Dr. Patrick Heuveline of the University of Chicago, Illinois, the study's lead author, said that he was surprised to see that a larger percentage of young people were dying from these three common causes today than in 1955, given the overall decrease in death rates.

``We hope we are making improvements against mortality all the time, and those (three causes) seem to be causes that are sort of resistant to the change,'' he told Reuters Health.

The next step, Heuveline explained, is to examine the reasons behind these data. Since death rates from these causes have increased across entire countries, Heuveline suspects the driving forces may relate to a country's social or cultural environment.

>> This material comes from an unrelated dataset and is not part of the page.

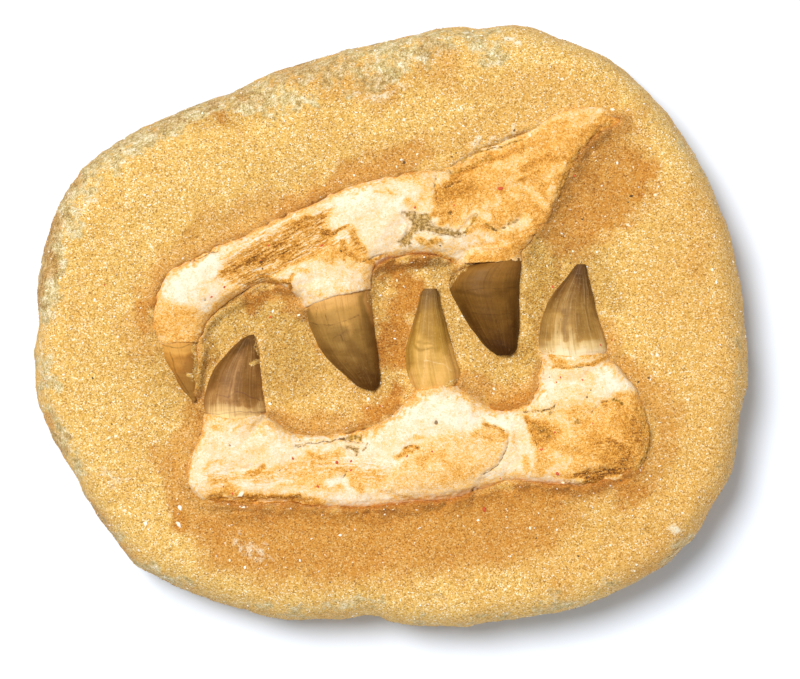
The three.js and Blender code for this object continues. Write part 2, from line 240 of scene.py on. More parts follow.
# Each tooth's two edges from the gum line to the tip, in millimetres of the CAD's drawing.
TOOTH_EDGES = {
    "upper_tooth_front": [
        [[-83.4, -6], [-81.8, -11], [-78.6, -16], [-75, -22], [-72.3, -25], [-70.7, -27]],
        [[-69, -6], [-68.5, -10.5], [-68.5, -16], [-69, -22], [-69.5, -25], [-69.5, -27]],
    ],
    "upper_tooth_middle": [
        [[-32, 8], [-30, 2], [-27.5, -4], [-24.5, -9.5], [-20.5, -14], [-16, -18], [-12, -21.5], [-8, -23]],
        [[-7.5, 13], [-7, 5], [-6, -2.5], [-5, -9.5], [-4.5, -14.5], [-4, -18.5], [-4.5, -21.5], [-6, -23]],
    ],
    "upper_tooth_back": [
        [[29.5, 22.5], [23.4, 19.6], [20.6, 14.8], [23.2, 8.2], [27.3, 1], [30.6, -3.6], [33.6, -7.4],
         [37.6, -10.4]],
        [[46.5, 23], [46, 19], [45.5, 14], [45.5, 7], [45.5, 0.5], [45, -4.5], [44.5, -8.5], [42.5, -10.5]],
    ],
    "lower_tooth_front": [
        [[-44.5, -31], [-45, -29], [-46, -24], [-46.5, -16.5], [-47.3, -9.5], [-48.6, -4.8], [-49, -3]],
        [[-67, -35], [-67, -30], [-66.5, -24.5], [-63.5, -16], [-58.5, -9.5], [-54, -5.2], [-51, -3.4]],
    ],
    "lower_tooth_middle": [
        [[24, -21], [24.5, -17], [22, -8.5], [19.5, 0.5], [17.4, 8], [16.9, 11.5], [16.1, 13.3]],
        [[8, -23], [5.5, -17], [5, -8.5], [7.5, 0.5], [9.5, 8], [10.4, 11.5], [11.6, 13.3]],
    ],
    "lower_tooth_back": [
        [[77, -9.5], [76.5, -6], [74, 1.5], [72.5, 7.5], [71.5, 12.5], [70, 18], [69, 22]],
        [[53.5, -11.5], [52.5, -6], [53.5, 1.5], [55.5, 7.5], [58.5, 12.5], [63, 18], [66, 22]],
    ],
}
TOOTH_ROUNDNESS = 0.8
TOOTH_SIDES = 120
TOOTH_RINGS = 140
ROOT_SHOWN = 1.5  # how far the root goes into the bone
ROOT_WIDTH = 0.97  # the root's width as a share of the crown's
LEVELLING_ROUNDS = 40
LOWER_HALF = 0.8  # the height of a crown's hidden half as a share of the upper one
FACETS = {"lower_tooth_middle": 0.09, "lower_tooth_front": 0.04}  # depth of the flats down a crown
# Fine cracks and scratches in the enamel, in pixels.
TOOTH_CRACKS = {
    "upper_tooth_front": [
        [(158, 340), (166, 346), (178, 348), (190, 345)], [(170, 352), (176, 372), (188, 392)],
    ],
    "upper_tooth_middle": [
        [(309, 322), (320, 325), (332, 325), (345, 321), (359, 315)], [(325, 306), (326, 316), (329, 327)],
        [(318, 306), (316, 318)], [(333, 338), (341, 335), (346, 330)], [(341, 335), (343, 341)],
        [(336, 371), (343, 377)],
    ],
    "upper_tooth_back": [
        [(466, 291), (480, 288), (500, 289), (516, 287)], [(472, 313), (490, 315), (512, 314)],
    ],
    "lower_tooth_front": [
        [(207, 413), (220, 414), (240, 411), (268, 413)],
        [(217, 395), (228, 397), (238, 391), (250, 397), (262, 400)], [(233, 380), (230, 392), (226, 404)],
        [(249, 366), (259, 361)],
    ],
    "lower_tooth_middle": [
        [(424, 361), (436, 362), (446, 366), (452, 371)], [(426, 348), (425, 362), (423, 384)],
    ],
    "lower_tooth_back": [
        [(563, 300), (561, 318), (556, 334)], [(585, 305), (590, 330)],
    ],
}
TOOTH_SAND = [  # sand that still sticks to the teeth
    (0.9, 3.8, [(199, 348), (202, 362), (199, 376)]), (0.7, 1.1, [(188, 375), (197, 377)]),
    (0.8, 1.3, [(252, 364), (257, 361), (261, 360)]), (0.6, 1.2, [(256, 340), (259, 352)]),
    (0.7, 1.3, [(263, 376), (266, 396)]), (0.7, 1.4, [(416, 393), (436, 391), (458, 381)]),
    (0.5, 1.2, [(367, 292), (371, 304)]), (0.5, 1.2, [(302, 300), (306, 308)]),
    (0.5, 1.5, [(543, 350), (550, 354)]), (0.5, 1.5, [(448, 290), (454, 274), (466, 266)]),
]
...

``What this suggests is that there are different social, environmental factors that apply to everyone, explaining the difference,'' he said. ``And those are, by definition, sort of at the core of your social fabric, (therefore) much more difficult to change.''

Heuveline suggested that, in the US, the relatively high death rates from these three causes could relate, in part, to American cultural products like music and movies, which some say praise violence and risk-taking behavior.

Furthermore, Heuveline mentioned an article in a recent New York Review of Books that attributed America's higher-than-average death rate from homicide--as well as relatively higher rates of teen pregnancy and drug use--to the country's ``laissez-faire culture,'' which tends to impose fewer restrictions on behavior than other industrialized countries.

Heuveline explained that increased personal freedom can stem from American families choosing to place fewer rules or restrictions on their children than families from other industrialized countries. Or from the state itself, which allows people to carry guns and other dangerous weapons that are not permitted in other nations.

``People are freer here, but to some extent, they are also freer to hurt themselves, or put themselves at risk,'' Heuveline stated.